§ EXERCISE OBJECTIVE: Write the data out again in full, with no departure from the original.

§ ENTRIES SHOWN:

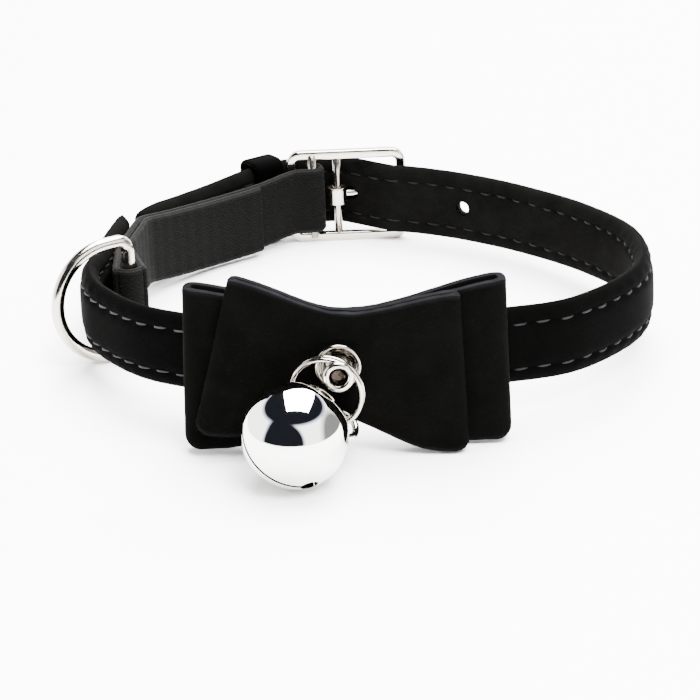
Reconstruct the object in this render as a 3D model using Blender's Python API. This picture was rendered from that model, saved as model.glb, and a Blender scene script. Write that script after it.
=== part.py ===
"""Pet bow tie collar: a padded velvet strap with a two-tier bow, a bell on a split ring, a D-ring,
a folded elastic run and a centre-bar pin buckle. Metres, +Z up, the bow faces -Y, the floor is z = 0."""

from math import asin, atan2, cos, pi, radians, sin

import bmesh
import bpy
import numpy as np
from mathutils import Matrix, Vector

# Strap, and the loop that it is closed into
LOOP_REACH = 0.0380  # about the distance of the strap's middle from the loop's centre
STRAP_WIDTH = 0.0100
STRAP_THICK = 0.0029
FRONT_RISE = 0.0044  # how much higher the strap lies behind the bow than at the buckle
GAP = 0.00034  # between pieces that touch on the real collar
TIP_TAPER = 0.0060
TIP_NARROWING = 0.20  # of the width, at the very tip

# Elastic run, two layers
ELASTIC_WIDTH = 0.0096
ELASTIC_LAYER = 0.0011

# D-ring
D_WIRE = 0.0017
D_LEG = 0.0029
D_SLACK = 0.0037  # free height in the ring above and below the strap, together
D_CORNER = 0.0015
D_ANGLE = 189.5  # where its bar stands, seen from above
D_TURN = 19.5  # degrees from square to the strap, as it lies
D_MIDDLE = 0.0088

# Buckle
FRAME_LENGTH = 0.0170
RAIL = 0.0013
CENTRE_BAR = 0.0011
CENTRE_BAR_SHARE = 0.42  # of the frame's length, from its left end
FOLD_BAR_STEP = 0.0035  # from the centre bar to the bar in the elastic's fold
FOLD_BAR_DROP = 0.0005
PRONG_SHEET = 0.0005
PRONG_WIDTH = 0.0024
PRONG_WIRE = 0.0010
KEEPER_WALL = 0.0009
KEEPER_WIDTH = 0.0046
KEEPER_ANGLE = 107.5

# Spare hole in the strap
HOLE = 0.0018
HOLE_ANGLE = 423.0

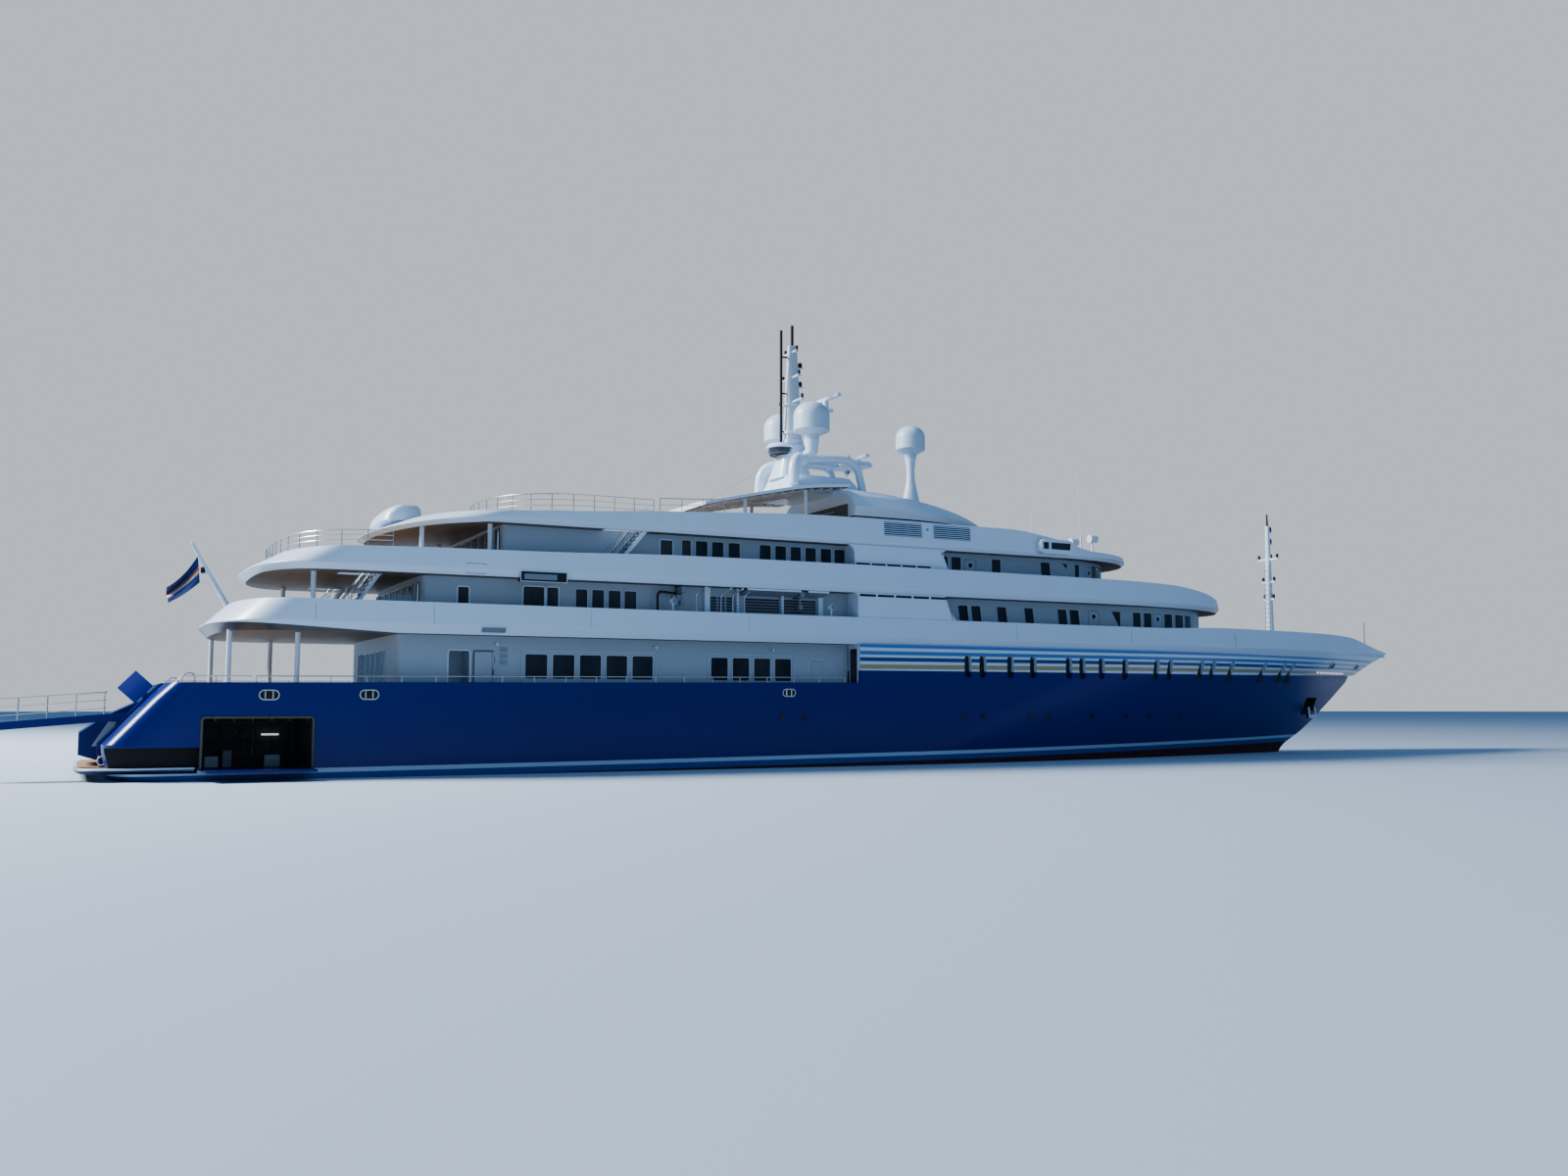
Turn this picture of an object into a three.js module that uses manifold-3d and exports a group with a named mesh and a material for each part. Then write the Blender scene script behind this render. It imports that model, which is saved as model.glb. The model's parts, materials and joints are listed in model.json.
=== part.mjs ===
// Motor yacht of 92 m, drawn as a 1:10 model.
// X points forward, Y to port and Z up; the origin is amidships on the centreline, at the waterline.
// Every length is in metres of the full-size ship; the outer group scales them to the model's millimetres.
import * as THREE from "three";
import { mergeVertices } from "three/addons/utils/BufferGeometryUtils.js";
import Module from "manifold-3d";

const wasm = await Module();
wasm.setup();

const SCALE = 100; // millimetres of the model for one metre of the ship
const GAP = 0.003; // between pieces that touch
const CLEAR = 0.06; // round pieces that move

// Turning stocks and their bores have this many sides. A bore is wide enough for the stock's corners.
const STOCK_SIDES = 16;
const boreRadius = (stock) => (stock + GAP) / Math.cos(Math.PI / STOCK_SIDES);

// Decks, from the keel up.
const KEEL = -3.9;
const PLATFORM = { bottom: 0.35, top: 0.6, aft: -46.3, fore: -41.35, half: 6.75 };
const MAIN = { floor: 3.85, stepX: -7.05, blueTop: 5.42, wall: 0.16 };
const UPPER = { bottom: 6.85, floor: 7.2 };
const BRIDGE = { bottom: 9.8, floor: 10.15 };
const SUN = { bottom: 12.6, floor: 12.95 };
const HALF_BEAM = 7.2;

// Paint and metal: colour, roughness, metalness.
const FINISH = {
  hull_blue: [0x0a1c5c, 0.15, 0.1],
  white_paint: [0xe6ebf0, 0.3, 0.05],
  striped_paint: [0xb9cbe0, 0.3, 0.05],
  antifouling: [0x2a0d12, 0.7, 0.0],
  bronze: [0xa37b3b, 0.35, 0.9],
  steel: [0xc9cdd2, 0.25, 0.9],
  teak: [0xa98660, 0.7, 0.0],
  cloth: [0x27408f, 0.9, 0.0],
};

const ship = new THREE.Group();
ship.scale.setScalar(SCALE);

// Solids

function solid(points, triangles) {
  let volume = 0;
  const [a, b, c] = [new THREE.Vector3(), new THREE.Vector3(), new THREE.Vector3()];
  for (const t of triangles) {
    a.fromArray(points[t[0]]);
    b.fromArray(points[t[1]]);
    c.fromArray(points[t[2]]);
    volume += a.dot(b.cross(c));
  }
  const turned = volume < 0 ? triangles.map(([i, j, k]) => [i, k, j]) : triangles;
  return new wasm.Manifold(
    new wasm.Mesh({
      numProp: 3,
      vertProperties: new Float32Array(points.flat()),
      triVerts: new Uint32Array(turned.flat()),
    }),
  );
}

function solidFrom(geometry) {
  const bare = geometry.clone();
  bare.deleteAttribute("normal");
  bare.deleteAttribute("uv");
  const merged = mergeVertices(bare, 1e-5);
  const place = merged.attributes.position;
  const index = [...merged.index.array];
  const points = [];
  for (let i = 0; i < place.count; i++) points.push([place.getX(i), place.getY(i), place.getZ(i)]);
  const triangles = [];
  for (let i = 0; i < index.length; i += 3) {
    const [p, q, r] = index.slice(i, i + 3);
    if (p !== q && q !== r && r !== p) triangles.push([p, q, r]);
  }
  return solid(points, triangles);
}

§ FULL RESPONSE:
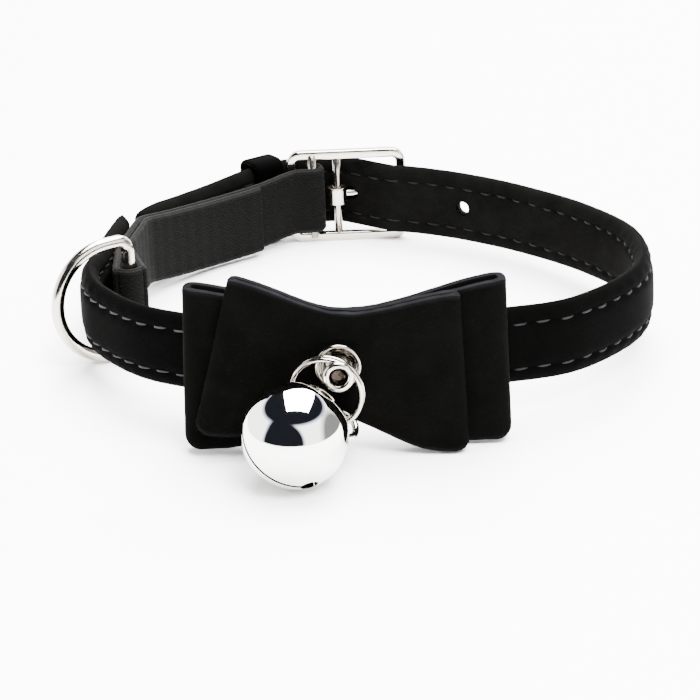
Reconstruct the object in this render as a 3D model using Blender's Python API. This picture was rendered from that model, saved as model.glb, and a Blender scene script. Write that script after it.
=== part.py ===
"""Pet bow tie collar: a padded velvet strap with a two-tier bow, a bell on a split ring, a D-ring,
a folded elastic run and a centre-bar pin buckle. Metres, +Z up, the bow faces -Y, the floor is z = 0."""

from math import asin, atan2, cos, pi, radians, sin

import bmesh
import bpy
import numpy as np
from mathutils import Matrix, Vector

# Strap, and the loop that it is closed into
LOOP_REACH = 0.0380  # about the distance of the strap's middle from the loop's centre
STRAP_WIDTH = 0.0100
STRAP_THICK = 0.0029
FRONT_RISE = 0.0044  # how much higher the strap lies behind the bow than at the buckle
GAP = 0.00034  # between pieces that touch on the real collar
TIP_TAPER = 0.0060
TIP_NARROWING = 0.20  # of the width, at the very tip

# Elastic run, two layers
ELASTIC_WIDTH = 0.0096
ELASTIC_LAYER = 0.0011

# D-ring
D_WIRE = 0.0017
D_LEG = 0.0029
D_SLACK = 0.0037  # free height in the ring above and below the strap, together
D_CORNER = 0.0015
D_ANGLE = 189.5  # where its bar stands, seen from above
D_TURN = 19.5  # degrees from square to the strap, as it lies
D_MIDDLE = 0.0088

# Buckle
FRAME_LENGTH = 0.0170
RAIL = 0.0013
CENTRE_BAR = 0.0011
CENTRE_BAR_SHARE = 0.42  # of the frame's length, from its left end
FOLD_BAR_STEP = 0.0035  # from the centre bar to the bar in the elastic's fold
FOLD_BAR_DROP = 0.0005
PRONG_SHEET = 0.0005
PRONG_WIDTH = 0.0024
PRONG_WIRE = 0.0010
KEEPER_WALL = 0.0009
KEEPER_WIDTH = 0.0046
KEEPER_ANGLE = 107.5

# Spare hole in the strap
HOLE = 0.0018
HOLE_ANGLE = 423.0

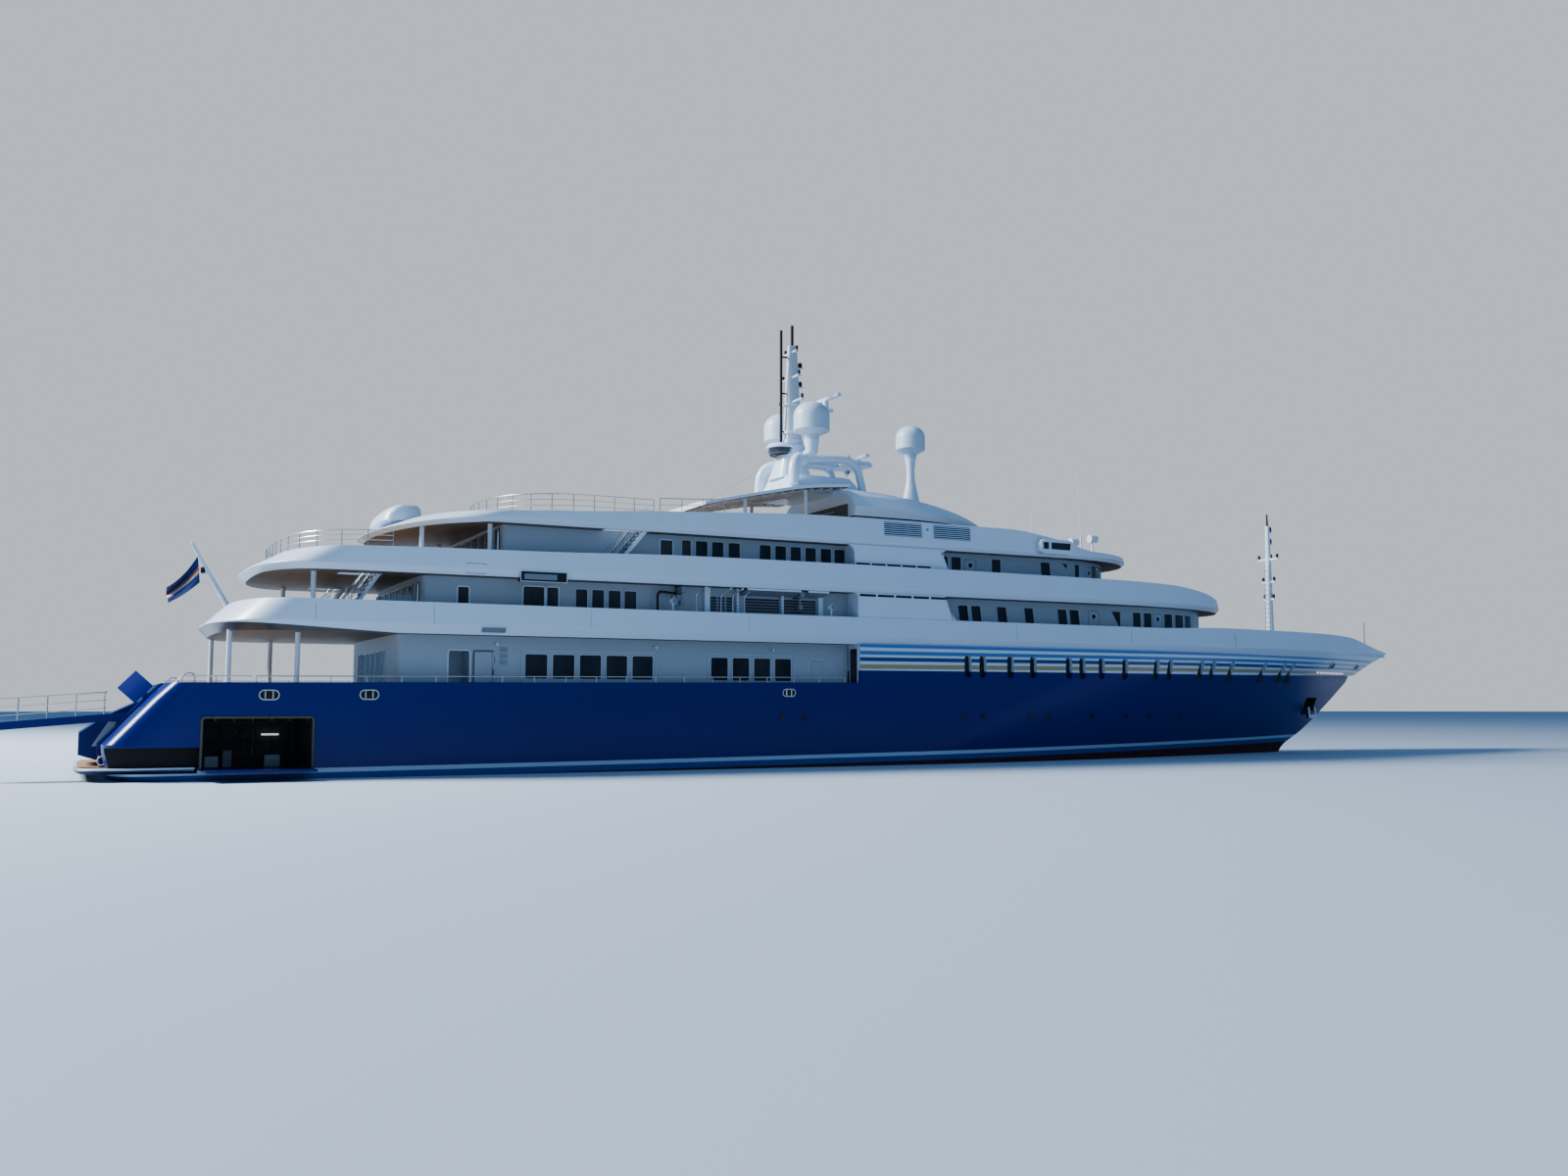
Turn this picture of an object into a three.js module that uses manifold-3d and exports a group with a named mesh and a material for each part. Then write the Blender scene script behind this render. It imports that model, which is saved as model.glb. The model's parts, materials and joints are listed in model.json.
=== part.mjs ===
// Motor yacht of 92 m, drawn as a 1:10 model.
// X points forward, Y to port and Z up; the origin is amidships on the centreline, at the waterline.
// Every length is in metres of the full-size ship; the outer group scales them to the model's millimetres.
import * as THREE from "three";
import { mergeVertices } from "three/addons/utils/BufferGeometryUtils.js";
import Module from "manifold-3d";

const wasm = await Module();
wasm.setup();

const SCALE = 100; // millimetres of the model for one metre of the ship
const GAP = 0.003; // between pieces that touch
const CLEAR = 0.06; // round pieces that move

// Turning stocks and their bores have this many sides. A bore is wide enough for the stock's corners.
const STOCK_SIDES = 16;
const boreRadius = (stock) => (stock + GAP) / Math.cos(Math.PI / STOCK_SIDES);

// Decks, from the keel up.
const KEEL = -3.9;
const PLATFORM = { bottom: 0.35, top: 0.6, aft: -46.3, fore: -41.35, half: 6.75 };
const MAIN = { floor: 3.85, stepX: -7.05, blueTop: 5.42, wall: 0.16 };
const UPPER = { bottom: 6.85, floor: 7.2 };
const BRIDGE = { bottom: 9.8, floor: 10.15 };
const SUN = { bottom: 12.6, floor: 12.95 };
const HALF_BEAM = 7.2;

// Paint and metal: colour, roughness, metalness.
const FINISH = {
  hull_blue: [0x0a1c5c, 0.15, 0.1],
  white_paint: [0xe6ebf0, 0.3, 0.05],
  striped_paint: [0xb9cbe0, 0.3, 0.05],
  antifouling: [0x2a0d12, 0.7, 0.0],
  bronze: [0xa37b3b, 0.35, 0.9],
  steel: [0xc9cdd2, 0.25, 0.9],
  teak: [0xa98660, 0.7, 0.0],
  cloth: [0x27408f, 0.9, 0.0],
};

const ship = new THREE.Group();
ship.scale.setScalar(SCALE);

// Solids

function solid(points, triangles) {
  let volume = 0;
  const [a, b, c] = [new THREE.Vector3(), new THREE.Vector3(), new THREE.Vector3()];
  for (const t of triangles) {
    a.fromArray(points[t[0]]);
    b.fromArray(points[t[1]]);
    c.fromArray(points[t[2]]);
    volume += a.dot(b.cross(c));
  }
  const turned = volume < 0 ? triangles.map(([i, j, k]) => [i, k, j]) : triangles;
  return new wasm.Manifold(
    new wasm.Mesh({
      numProp: 3,
      vertProperties: new Float32Array(points.flat()),
      triVerts: new Uint32Array(turned.flat()),
    }),
  );
}

function solidFrom(geometry) {
  const bare = geometry.clone();
  bare.deleteAttribute("normal");
  bare.deleteAttribute("uv");
  const merged = mergeVertices(bare, 1e-5);
  const place = merged.attributes.position;
  const index = [...merged.index.array];
  const points = [];
  for (let i = 0; i < place.count; i++) points.push([place.getX(i), place.getY(i), place.getZ(i)]);
  const triangles = [];
  for (let i = 0; i < index.length; i += 3) {
    const [p, q, r] = index.slice(i, i + 3);
    if (p !== q && q !== r && r !== p) triangles.push([p, q, r]);
  }
  return solid(points, triangles);
}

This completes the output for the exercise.